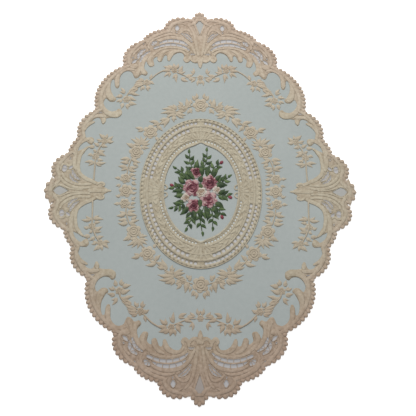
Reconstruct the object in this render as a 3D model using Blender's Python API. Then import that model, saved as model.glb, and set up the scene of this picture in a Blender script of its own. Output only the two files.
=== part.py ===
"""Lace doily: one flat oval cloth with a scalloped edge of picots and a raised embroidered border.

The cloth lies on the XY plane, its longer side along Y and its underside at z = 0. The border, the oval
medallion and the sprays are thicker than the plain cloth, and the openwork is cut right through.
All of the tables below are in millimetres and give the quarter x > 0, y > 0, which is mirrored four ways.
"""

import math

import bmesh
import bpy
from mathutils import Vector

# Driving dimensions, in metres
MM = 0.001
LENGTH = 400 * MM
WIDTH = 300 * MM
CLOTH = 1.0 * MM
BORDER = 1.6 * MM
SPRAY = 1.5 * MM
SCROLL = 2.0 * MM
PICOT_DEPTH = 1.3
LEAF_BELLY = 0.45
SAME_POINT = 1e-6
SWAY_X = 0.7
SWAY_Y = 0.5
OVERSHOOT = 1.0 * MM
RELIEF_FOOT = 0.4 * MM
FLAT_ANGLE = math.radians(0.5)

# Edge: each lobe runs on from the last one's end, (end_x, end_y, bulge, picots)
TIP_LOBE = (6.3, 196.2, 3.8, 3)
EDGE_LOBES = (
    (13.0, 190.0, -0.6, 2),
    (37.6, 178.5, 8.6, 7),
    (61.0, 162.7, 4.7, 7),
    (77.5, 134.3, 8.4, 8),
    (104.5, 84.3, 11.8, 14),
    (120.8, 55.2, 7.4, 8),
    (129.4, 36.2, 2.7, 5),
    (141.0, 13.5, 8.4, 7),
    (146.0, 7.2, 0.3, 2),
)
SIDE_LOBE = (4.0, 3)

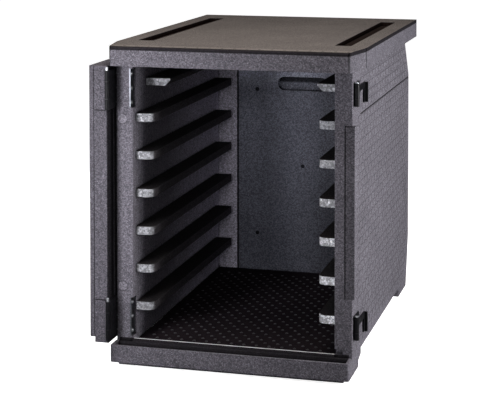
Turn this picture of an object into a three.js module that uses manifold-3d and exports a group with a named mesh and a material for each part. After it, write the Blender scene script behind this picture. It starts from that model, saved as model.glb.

> **Instruction**
All of the material above needs to be copied exactly.

> **The response**
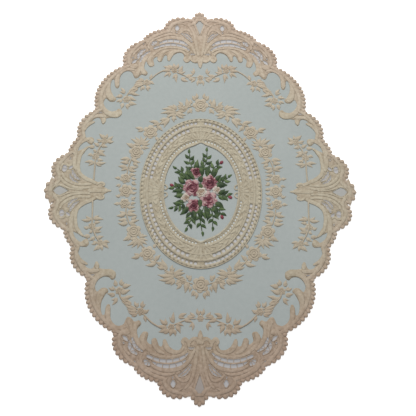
Reconstruct the object in this render as a 3D model using Blender's Python API. Then import that model, saved as model.glb, and set up the scene of this picture in a Blender script of its own. Output only the two files.
=== part.py ===
"""Lace doily: one flat oval cloth with a scalloped edge of picots and a raised embroidered border.

The cloth lies on the XY plane, its longer side along Y and its underside at z = 0. The border, the oval
medallion and the sprays are thicker than the plain cloth, and the openwork is cut right through.
All of the tables below are in millimetres and give the quarter x > 0, y > 0, which is mirrored four ways.
"""

import math

import bmesh
import bpy
from mathutils import Vector

# Driving dimensions, in metres
MM = 0.001
LENGTH = 400 * MM
WIDTH = 300 * MM
CLOTH = 1.0 * MM
BORDER = 1.6 * MM
SPRAY = 1.5 * MM
SCROLL = 2.0 * MM
PICOT_DEPTH = 1.3
LEAF_BELLY = 0.45
SAME_POINT = 1e-6
SWAY_X = 0.7
SWAY_Y = 0.5
OVERSHOOT = 1.0 * MM
RELIEF_FOOT = 0.4 * MM
FLAT_ANGLE = math.radians(0.5)

# Edge: each lobe runs on from the last one's end, (end_x, end_y, bulge, picots)
TIP_LOBE = (6.3, 196.2, 3.8, 3)
EDGE_LOBES = (
    (13.0, 190.0, -0.6, 2),
    (37.6, 178.5, 8.6, 7),
    (61.0, 162.7, 4.7, 7),
    (77.5, 134.3, 8.4, 8),
    (104.5, 84.3, 11.8, 14),
    (120.8, 55.2, 7.4, 8),
    (129.4, 36.2, 2.7, 5),
    (141.0, 13.5, 8.4, 7),
    (146.0, 7.2, 0.3, 2),
)
SIDE_LOBE = (4.0, 3)

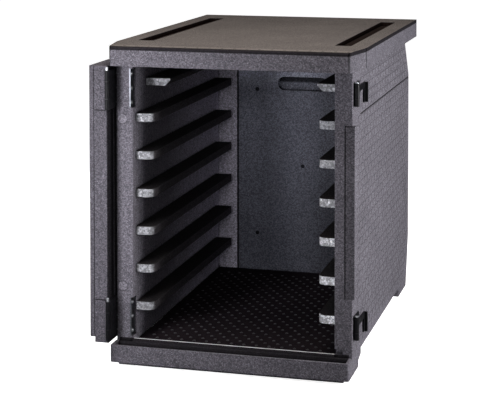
Turn this picture of an object into a three.js module that uses manifold-3d and exports a group with a named mesh and a material for each part. After it, write the Blender scene script behind this picture. It starts from that model, saved as model.glb.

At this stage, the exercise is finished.